The 12 Bangladeshi dancers performing the piece are experienced Kathak dancers, all members of Shadona. To give them as authentic an experience as possible, Waldmann invited Nazma Akter, an activist tracking the exploitation in the textile industry, who worked with the dancers and the production team. Several meetings were organized between the performers and 12 workers as their mentors, who even invited them to their actual workplace.

Thus, the first part of the piece, which is 35 minutes long, is a representation of the factory floor, with the sewing machines' rhythmic patterns setting the tone, mirrored by the rudimentary foot and handwork of Kathak.

The second part (of 20 minutes duration) draws parallels between the members of the artistic community and the garment factory workers, who are exploited in the name of creativity and performance. "Dancers suffer the same problem.

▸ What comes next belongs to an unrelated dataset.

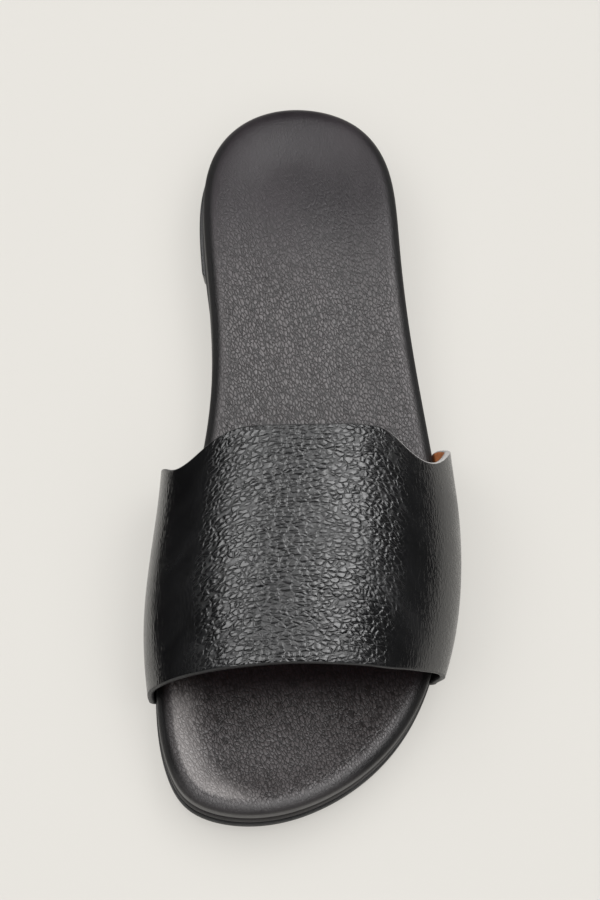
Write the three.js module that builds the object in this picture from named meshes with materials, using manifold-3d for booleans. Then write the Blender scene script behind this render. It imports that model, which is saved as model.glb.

It is about more output, not about money. When I met some dancers, I was shocked to see that they have longer working hours and lower wages. That is especially the case for ballet dancers, when they always need to be disciplined and have to follow instructions," says Waldmann.

The third part, which is 15 minutes long, focuses on "optimizing performance of humans". Rather than pointing fingers or intending to change the face of the garment industry through her production, Waldmann rather hopes to show her audience a mirror of introspection useful for keeping a check on their demands in an aesthetic and artistic way. "We need to stop fulfilling this desire for more output and wants," says Waldmann. And this is where the fashion industry should take note too and reflect on the usefulness and humanity of its current practices and demands.